Ele explica que a regulamentação impõe uma série de obrigações aos prestadores de serviços, como controles mais rígidos, sistemas de segurança aprimorados e práticas mais avançadas de compliance.
“O mercado tende a ficar mais seguro, mas isso implica custos mais altos — parte deles será inevitavelmente repassada ao consumidor”, afirma.
Trentin avalia que o volume de negociações pode diminuir num primeiro momento, à medida que os players se adaptam às novas exigências. Mesmo assim, ele vê um cenário mais favorável à frente: com o mercado regulado, instituições financeiras e grandes empresas devem adotar stablecoins como ferramenta para remessas internacionais.
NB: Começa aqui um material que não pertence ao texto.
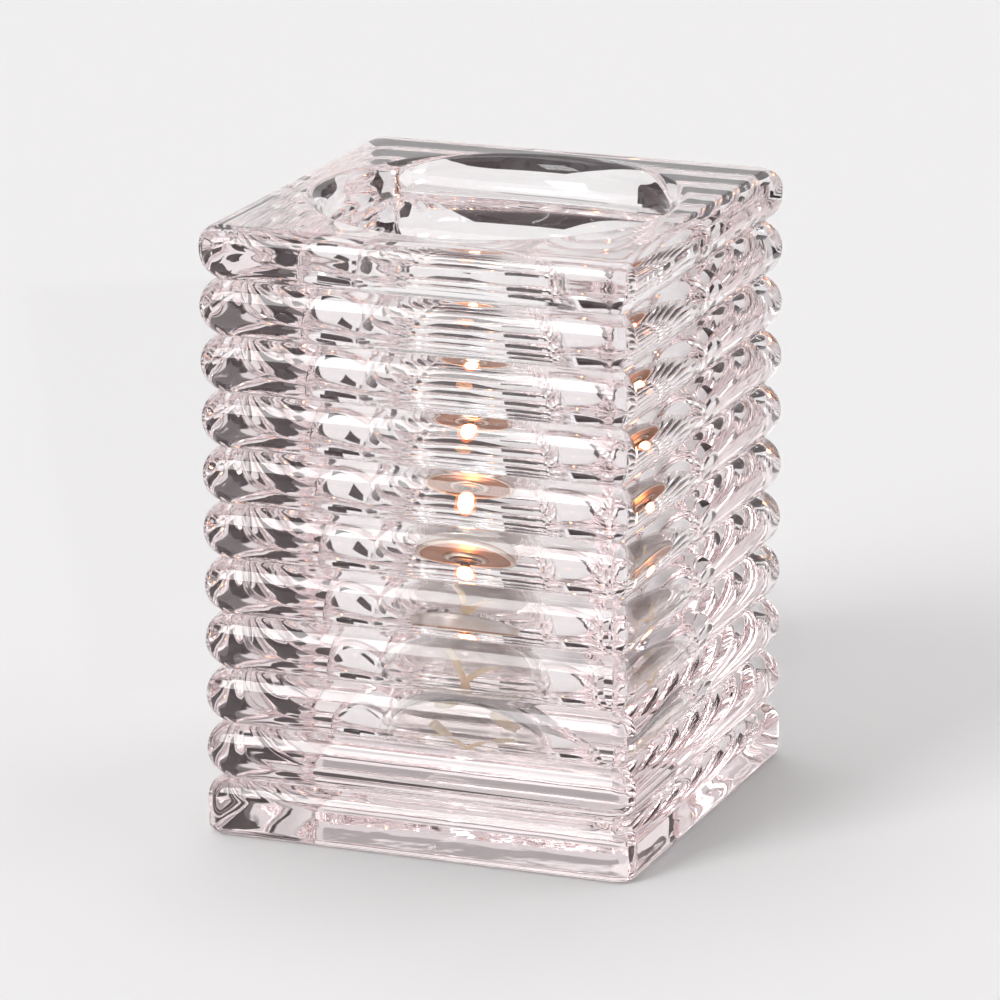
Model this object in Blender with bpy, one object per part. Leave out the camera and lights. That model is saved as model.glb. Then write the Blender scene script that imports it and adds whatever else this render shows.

“A expectativa é que o volume transacionado supere o atual no médio prazo”, projeta.
A regulamentação não altera a tributação das operações com ativos virtuais. Contudo, Trentin ressalta que a inclusão das stablecoins no mercado de câmbio pode abrir espaço para atualizações legislativas. Segundo ele, é possível que o IOF-Câmbio passe a incidir sobre essas transações no futuro.
A prevenção a crimes financeiros é outro ponto central da nova regulação. As empresas terão de adotar políticas rígidas de compliance, identificar contrapartes e verificar a titularidade de carteiras privadas envolvidas nas operações. Para obter credenciamento do Banco Central, também precisarão comprovar capital social elevado e indicar diretores responsáveis pelo envio de informações ao órgão regulador. “O nível de controle será muito maior, o que ajuda significativamente no combate à lavagem de dinheiro”, afirma.
Embora as stablecoins tenham regras específicas, a Resolução 520/2025 abrange todas as empresas que prestam serviços envolvendo ativos virtuais. Isso inclui operações com Bitcoin, Ether e altcoins. A diferença, explica Trentin, é que apenas as stablecoins podem ser incluídas na política cambial; os demais criptoativos permanecem fora do perímetro monetário, mas seguem sujeitos às mesmas exigências de reporte e compliance.
Para o CEO da Oxus Finance, o reforço regulatório é um movimento natural e deve fortalecer o mercado brasileiro de criptoativos ao longo do tempo.